The most well-known antitrust exemption applicable to professional sports is the baseball exemption. Unlike all of the other major professional sports leagues, Major League Baseball has long enjoyed total immunity from antitrust law. In the landmark 1922 decision Federal Baseball Club of Baltimore, Inc. v. National League of Professional Baseball Clubs, the U.S. Supreme Court held that professional baseball did not constitute interstate trade or commerce and, therefore, was not subject to the Sherman Act. Subsequently, in Toolson v. New York Yankees (1953) and Flood v. Kuhn (1972), the court acknowledged that Major League Baseball did in fact engage in interstate commerce, but nevertheless upheld the antitrust exemption -- for baseball only.

Notwithstanding the baseball anomaly, the Supreme Court has not granted a total antitrust exemption to any other professional sports league. As a consequence, the NFL and NBA have had to avail themselves of the more limited exemptions that apply to all professional sports.

There are avenues for NFL and NBA players to sue the league for violations of the Sherman Act: In the event that a players' union votes to decertify and forgo the protection of labor law, it becomes a "trade association" that is not permitted to negotiate terms on a collective basis but can seek antitrust remedies.

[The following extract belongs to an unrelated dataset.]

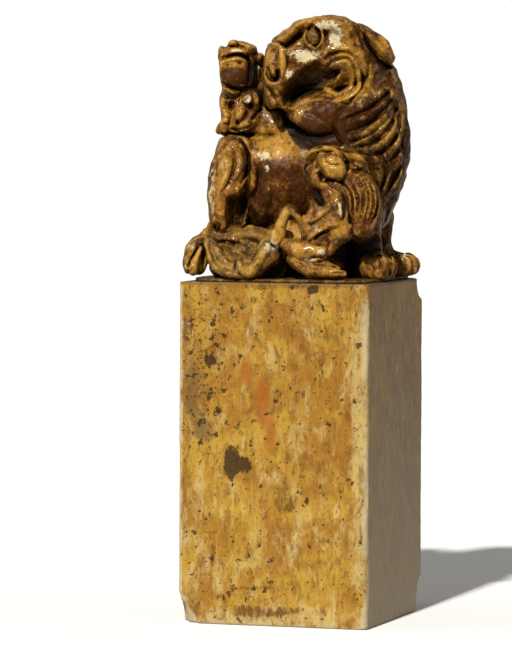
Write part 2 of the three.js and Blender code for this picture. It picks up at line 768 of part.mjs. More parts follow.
function tailRoot(grow) {
  return [
    limb(
      [
        [fanLeftX, 1.5, trunkRearZ - trunkHalfHeight + 2.4, tailRadius * 0.9, tailRadius * 0.9],
        [fanLeftX - 0.8, -2.5, 6, tailRadius, tailRadius],
        [fanLeftX - 0.6, -7, 4.6, tailRadius, tailRadius],
        [fanLeftX + 0.6, fanBackY - 1.6, 4, tailRadius * 0.85, tailRadius * 0.85],
      ],
      grow,
    ),
  ];
}

function riderBody(grow) {
  return [
    limb(
      [
        [0, 0, 0.6, riderBodyRadius, riderBodyRadius * 0.94],
        [0, -0.2, 0.5 * riderBodyHeight, riderBodyRadius * 1.03, riderBodyRadius * 0.94],
        [-0.1, -0.2, riderBodyHeight - 0.8, riderBodyRadius * 0.8, riderBodyRadius * 0.75],
      ],
      grow,
      upright,
    ),
  ];
}

const riderHeadZ = riderBodyHeight + 0.75 * riderHeadHalfHeight;

function riderHead(grow) {
  const wide = riderHeadHalfWidth;
  const high = riderHeadHalfHeight;
  return [
    egg([0, 0.3, riderHeadZ], [wide, 0.94 * wide, high], grow),
    egg([0.2, -0.72 * wide, riderHeadZ - 0.38 * high], [0.76 * wide, 0.5 * wide, 0.56 * high], grow, 10, 6),
  ];
}

const riderEar = (side, lift) => (grow) => [
  egg(
    [side * riderHeadHalfWidth * 0.96, 0.2, riderHeadZ + lift * riderHeadHalfHeight],
    [riderEarRadius * 0.8, riderEarRadius, riderEarRadius],
    grow,
    8,
    6,
  ),
];

const riderArm = (side) => (grow) => [
  limb(
    [
      [side * 0.7 * riderBodyRadius, -1, 0.74 * riderBodyHeight, riderLimbRadius, riderLimbRadius],
      [side * 0.55 * riderBodyRadius, -3, 0.5 * riderBodyHeight, riderLimbRadius, riderLimbRadius],
      [side * 0.35 * riderBodyRadius + 0.5, -3.7, 0.62 * riderBodyHeight, riderLimbRadius, riderLimbRadius],
    ],
    grow,
    { ...upright, sides: 8 },
  ),
];

const riderLeg = (side) => (grow) => [
  limb(
    [
      [side * 0.5 * riderBodyRadius, -1.6, 1, riderLimbRadius * 1.2, riderLimbRadius * 1.2],
      [side * 0.8 * riderBodyRadius, -3, 0.6, riderLimbRadius * 1.1, riderLimbRadius],
      [side * 0.95 * riderBodyRadius, -3.1, -0.4, riderLimbRadius, riderLimbRadius * 0.9],
    ],
    grow,
    { sides: 8 },
  ),
];

const climberHeadUp = climberHeadZ - ledgeHeight;

function climberHead(grow) {
  const size = climberHeadRadius;
  return [
    egg([0, 0, climberHeadUp], [size, 0.88 * size, size], grow),
    egg([-0.5 * size, -0.55 * size, climberHeadUp - 0.42 * size], [0.6 * size, 0.5 * size, 0.46 * size], grow, 8, 6),
  ];
}

const climberEar = (grow) => [
  egg([climberHeadRadius, 0.3, climberHeadUp + 1.6], [1.3 * climberEarRadius, climberEarRadius, climberEarRadius],
    grow, 8, 6),
];

function climberMane(grow) {
  const wide = climberManeHalfWidth;
  const thick = climberManeHalfThickness;
  return [
    limb(
      [
        [2, 1.2, climberHeadUp + 1, 0.72 * wide, 0.85 * thick],
        [4, 1.2, climberHeadUp - 2, 0.94 * wide, thick],
        [5.2, 0.6, 0.66 * climberHeadUp, wide, thick],
        [4.9, -0.4, 0.46 * climberHeadUp, 0.86 * wide, 0.95 * thick],
        [3.2, -1.4, 0.33 * climberHeadUp, 0.56 * wide, 0.7 * thick],
      ],
      grow,
      { ...upright, sides: 3 * climberManeLocks, locks: climberManeLocks, depth: climberLockDepth },
    ),
  ];
}

function climberBody(grow) {
  const girth = climberBodyRadius;
  return [
    limb(
      [
        [2.2, 1.2, 0.82 * climberHeadUp, 0.86 * girth, 0.82 * girth],
        [2.6, 0.4, 0.6 * climberHeadUp, girth, 0.88 * girth],
        [0.8, -1, 0.4 * climberHeadUp, girth, 0.9 * girth],
        [-1.8, -1.8, 0.27 * climberHeadUp, 0.75 * girth, 0.7 * girth],
      ],
      grow,
      upright,
    ),
  ];
}

function climberArm(grow) {
  const thick = climberLimbRadius;
  return [
    limb(
      [
        [-2.8, -1.5, 0.38 * climberHeadUp, 0.9 * thick, 0.9 * thick],
        [-4.5, -1.4, 0.52 * climberHeadUp, 0.72 * thick, 0.8 * thick],
        [-6.2, -1.5, 0.625 * climberHeadUp, 0.75 * thick, 0.8 * thick],
        [-8.2, -1.8, 0.52 * climberHeadUp, 0.78 * thick, 0.8 * thick],
        [-9.9, -2, 0.38 * climberHeadUp, 0.85 * thick, 0.8 * thick],
      ],
      grow,
      upright,
    ),
  ];
}

function climberHaunch(grow) {
  const thick = climberLimbRadius;
  return [
    limb(
      [
        [-4.8, -2, 5.2, 0.9 * thick, 0.9 * thick],
        [-2.8, -2.9, 4.9, 1.5 * thick, 1.4 * thick],
        [-0.5, -3.2, 4.2, 1.1 * thick, 1.05 * thick],
      ],
      grow,
    ),
  ];
}

function climberFoot(grow) {
  const thick = climberLimbRadius;
  const toes = [-1, 0, 1].map((k) =>
    egg([3.1 - 0.3 * k * k, -3.5 + 0.95 * k, 0.55 * thick], [1.1, 0.6, 0.7 * thick], grow, 8, 6),
  );
  return [
    limb(
      [
        [-3.6, -3, 1.3 * thick, 0.8 * thick, 0.8 * thick],
        [-1, -3.5, 0.7 * thick, 0.9 * thick, 0.7 * thick],
        [2.2, -3.5, 0.6 * thick, 0.9 * thick, 0.66 * thick],
      ],
      grow,
    ),
    ...toes,
  ];
}

// The regions of the carving, in the order in which they were brought out of the stone: what stands
// proudest comes first and keeps its whole form, and each later region ends a seam short of it.
const shoulderFarY = 5.4;
const shoulderNearY = -4.4;
const regions = [
  [rider, "rider_ear_left", stone.cub, riderEar(-1, 0.5)],
  [rider, "rider_ear_right", stone.cub, riderEar(1, 0.12)],
  [rider, "rider_arm_left", stone.cub, riderArm(-1)],
  [rider, "rider_arm_right", stone.cub, riderArm(1)],
  [rider, "rider_leg_left", stone.cub, riderLeg(-1)],
  [rider, "rider_leg_right", stone.cub, riderLeg(1)],
  [rider, "rider_head", stone.cub, riderHead],
  [rider, "rider_body", stone.cub, riderBody],
  [climber, "climber_ear", stone.cub, climberEar],
  [climber, "climber_head", stone.cub, climberHead],
  [climber, "climber_mane", stone.cub, climberMane],
  [climber, "climber_arm", stone.cub, climberArm],
  [climber, "climber_foot", stone.cub, climberFoot],
  [climber, "climber_haunch", stone.cub, climberHaunch],
  [climber, "climber_body", stone.cub, climberBody],
  [tail, "tail_curl", stone.tail, tailCurl],
  [tail, "tail_fan", stone.tail, tailFan],
  [head, "lion_eye_near", stone.eye, lionEye(-1)],
  [head, "lion_eye_far", stone.eye, lionEye(1)],
  [head, "lion_ear_near", stone.lion, lionEar(-1)],
  [head, "lion_ear_far", stone.lion, lionEar(1)],
  [head, "lion_head", stone.lion, lionHead],
  [head, "lion_lower_jaw", stone.lion, lionLowerJaw],
  [lion, "lion_mane", stone.mane, lionMane],
  [lion, "lion_forepaw_near", stone.lion, forePaw(forePawHeelX + 1, forelegNearY)],
  [lion, "lion_forepaw_far", stone.lion, forePaw(forePawHeelX, forelegFarY)],
  [lion, "lion_hindpaw_near", stone.lion, hindPaw(-1)],
  [lion, "lion_hindpaw_far", stone.lion, hindPaw(1)],
  [lion, "lion_haunch_near", stone.lion, haunch(-1)],
  [lion, "lion_haunch_far", stone.lion, haunch(1)],
  [lion, "lion_foreleg_near", stone.lion, foreleg(forelegNearX, forelegNearY, shoulderNearY)],
  [lion, "lion_foreleg_far", stone.lion, foreleg(forelegFarX, forelegFarY, shoulderFarY)],
  [tail, "tail_root", stone.tail, tailRoot],
  [lion, "lion_body", stone.lion, lionBody],
  [lion, "belly_web", stone.lion, bellyWeb],
];

place(carving, "ground_ledge", joined([ledgeForm()], carving.matrixWorld), stone.ledge);

// Everything below the top of the ledge is cut away flat, so that feet and tail rest on it face to face.
const ground = new THREE.BoxGeometry(3 * blockWidth, 3 * blockWidth, blockWidth);
ground.translate(0, 0, ledgeHeight - blockWidth / 2);
const shaped = [solid(ground, carving.matrixWorld)];

const added = (form) => form.add ?? form;

for (const [group, name, material, form] of regions) {
  const own = [form(0)].flatMap((made) => made.cut ?? []).map((tool) => solid(tool, group.matrixWorld));
  const whole = joined(added(form(0)), group.matrixWorld);
  const cut = [...own, ...shaped].reduce((made, tool) => made.subtract(tool), whole);
  place(group, name, largestBody(cut), material);
  shaped.push(joined(added(form(seam)), group.matrixWorld));
}

export default seal;
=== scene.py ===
"""Looks of the carved soapstone seal stamp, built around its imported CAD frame.

The animals are sculpted as fields of signed distances: in millimetres, negative inside the stone. The
forms of a figure are joined with small fillets, its details are drawn in relief in the photograph's
frame, the figures are joined, and the surface of each CAD region is meshed as a closed piece.
The square block below is a wrapped grid of points with worn edges and chips.

Lengths are millimetres until a mesh is made. Zero height in the carving is the top of the block.
"""

from __future__ import annotations

import logging
import math
from dataclasses import dataclass, replace
from enum import Enum
from typing import Any, Callable, Sequence

import bpy
import numpy as np
from mathutils import Matrix

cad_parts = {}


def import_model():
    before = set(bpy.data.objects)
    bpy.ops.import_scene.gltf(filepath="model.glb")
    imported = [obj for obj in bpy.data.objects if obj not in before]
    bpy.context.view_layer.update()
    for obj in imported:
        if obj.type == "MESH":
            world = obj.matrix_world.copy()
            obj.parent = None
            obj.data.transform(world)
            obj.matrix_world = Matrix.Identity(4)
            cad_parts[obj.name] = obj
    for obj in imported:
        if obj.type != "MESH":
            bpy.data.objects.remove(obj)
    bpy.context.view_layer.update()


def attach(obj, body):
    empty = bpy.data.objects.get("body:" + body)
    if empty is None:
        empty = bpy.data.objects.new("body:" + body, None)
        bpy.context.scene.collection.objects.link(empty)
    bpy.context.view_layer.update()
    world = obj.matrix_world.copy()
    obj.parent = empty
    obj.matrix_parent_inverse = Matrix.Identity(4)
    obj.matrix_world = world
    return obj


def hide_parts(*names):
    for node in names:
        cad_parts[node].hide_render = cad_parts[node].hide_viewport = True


LOG = logging.getLogger("seal")
MM = 0.001
BODY = "root"
BLOCK_TOP = 55.5
LEDGE_TOP = 0.6

# How far from the stone a field is followed, and the spacing of its lattice, in millimetres.
FAR = 4.0
MARGIN = 2.0
STEP = 0.25

# A little under pi, so that in single precision a sine up to it doesn't fall below 0.
NEARLY_PI = 3.1415

Array = np.ndarray
Point = tuple[float, float, float]
Pixel = tuple[float, float]
Rows = tuple[tuple[float, ...], ...]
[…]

For example, in the event of a lockout, non-unionized players could sue the league for engaging in a group boycott -- a concerted refusal among the league's member teams to deal with the players.

While the possibility of decertification has always been a powerful bargaining chip for the players, the actual implementation of such a strategy is typically viewed as a last resort. To date, the only professional sports union to have made good on a threat to decertify and seek antitrust remedies is the NFL players' union in 1989.

If negotiations continue to stall and lockouts and litigation become real possibilities for the NFL and NBA, the potential antitrust implications of the leagues' and unions' various demands will come into clearer focus.